In Edison, NJ, near Metuchen,  an old one bay gas station still stands. It no longer has two pumps but in 1957 it had two and a Chevron sign and was owned by them. It was between leases and the Old Man (my father) had an idea. I was fresh out of high school with no prospects, skills, or ambitions. The Chevron guys had a great pitch. The gasoline sales would pay the rent and everything else was profit. What could go wrong? The Old Man leased the station and put me in charge of the only employee...... Me.

Gas was about 27 cents a gallon and oil about 25 cents a quart. Every morning I walked to the station and every evening, 12 hours later I walked home.

I fixed flats for a $1 using hot patches on the tubes and tire irons and a rubber mallet to mount the tires. A wash job was a buck as was the usual gas sale.

It was HORRIBLE.

I remember a fire extinguisher salesman visited one day. He took one look at me ( 18 years old) and smelled blood. His lurid tales of guys being burned alive for want of an extinguisher was an easy $100. The old man was livid. We lost money that month.
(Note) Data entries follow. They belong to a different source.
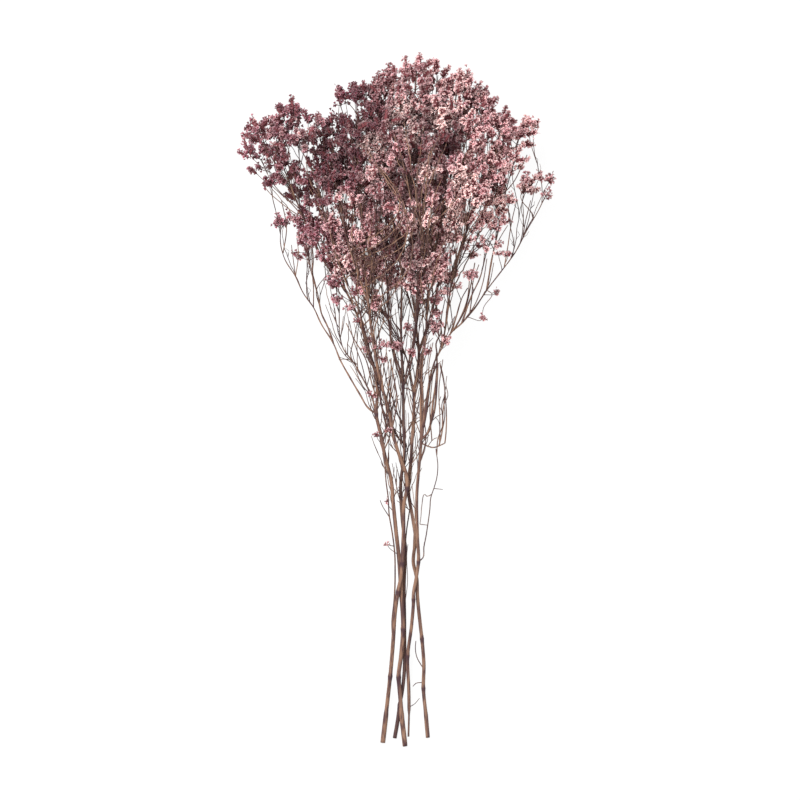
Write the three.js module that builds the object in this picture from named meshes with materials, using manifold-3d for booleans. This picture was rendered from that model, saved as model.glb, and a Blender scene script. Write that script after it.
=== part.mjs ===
// A bunch of five dried flowering branches, lying on a flat surface with its flowers towards +Y.
// Millimetres, +Z up, origin under the middle of the bunch on the surface that it lies on.
// Each branch is one node, and each flower spray at its tips is one node.
import * as THREE from "three";
import { mergeVertices } from "three/addons/utils/BufferGeometryUtils.js";
import Module from "manifold-3d";

const wasm = await Module();
wasm.setup();

// Driving dimensions, mm.
const BUNCH_END = -345; // the lowest cut end along Y
const END_HEIGHT = 2.3; // centre height of a cut end that lies on the surface
const RISE = 0.13; // how steeply the branches rise from the cut ends towards the crown
const SEAT_GAP = 0.3; // between a twig and the spray that it carries
const CLEAR = 0.5; // least distance kept between two nodes elsewhere
const FAN_POINT = [0, -80, 62]; // the sprays lean away from this point
const FAN_DEPTH = 1.6; // how much more they lean up and down than sideways
const SAMPLE = 2; // spacing of the points that stand for a limb in the clearance tests

// Radii, mm.
const LIMB_RADIUS = [1.45, 0.95];
const TWIG_RADIUS = [1.0, 0.85];
const NECK_RADIUS = 1.0;
const FLORET_RADIUS = 5.4; // of a spike's florets, at most
const FLORET_SHARE = 0.22; // the same, as a share of the spray's reach
const COLLAR = 1.15; // how much thicker than its neck a spike starts
const SWELL = 1.22; // how much thicker a stem is at a node
const END_SHARE = 0.1; // how far the radius of the cut end goes on, as a share of the bare stem
const TAPER = [0.5, 1.6]; // where a stem starts to get thinner and where it stops, in bare stems from the end

// Sides and steps of the faceted solids.
const STEM_SIDES = 6;
const LIMB_SIDES = 4;
const TWIG_SIDES = 3;
const TWIG_STEPS = 4;
const SPIKE_SIDES = 3;

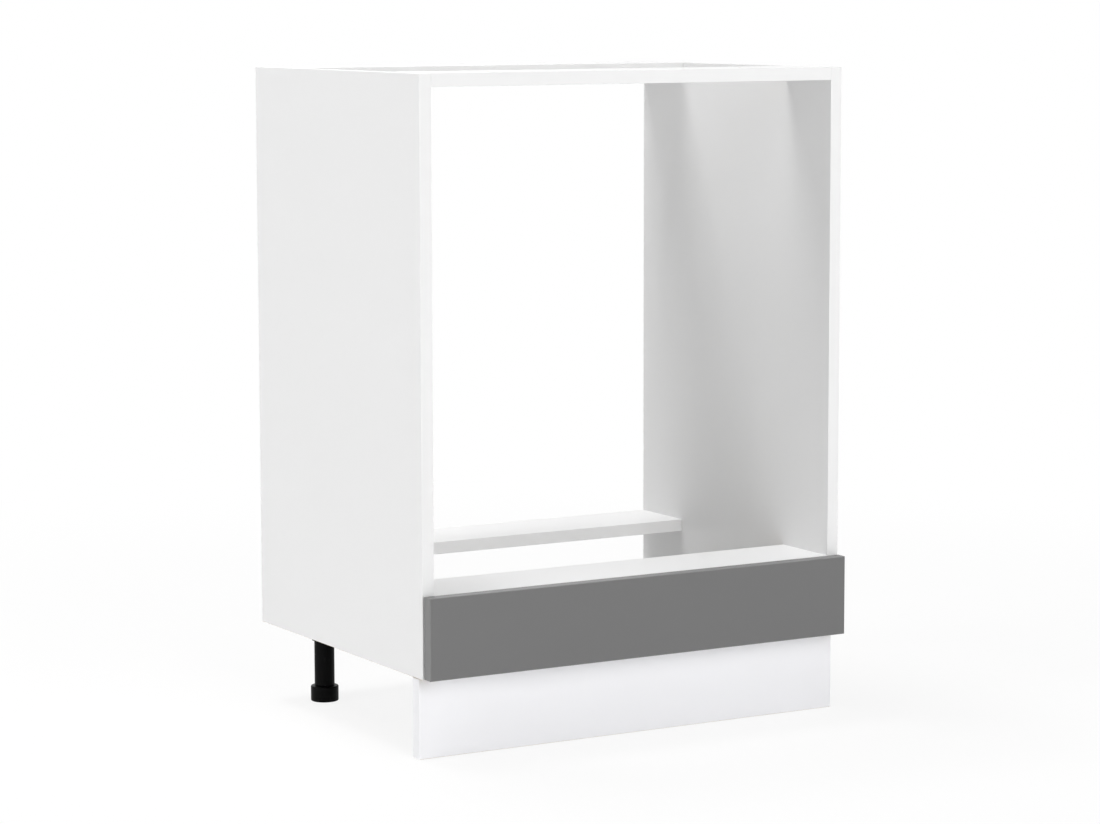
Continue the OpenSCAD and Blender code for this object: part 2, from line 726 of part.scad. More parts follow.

The Chilton repair manual salesman also found me an easy mark, but only for a couple of bucks. Mr. Ira Goodlife, if you are reading this I still have the 1957 Chilton book you sold me with your name stamped on the front leaf. I do still use it by the way.

In due course it was obvious that the Old Man's plans of a gas station empire with his son at the helm was just a pipe dream.

I joined the Navy as a way out and the old man gave back to Chevron the station to lease to the next unsuspecting dupe.

Like most tales this one does have a silver lining.

One day two 15 year old girls walked past the station. One of them was the most beautiful girl I had ever seen. A normally shy boy I was nonetheless smitten. I left the office, the pumps, and the grease rack and walked with them.

We've been married now for 57 years.

Thank you, Chevron.

I owe you one.

I don't have any pictures of the old station.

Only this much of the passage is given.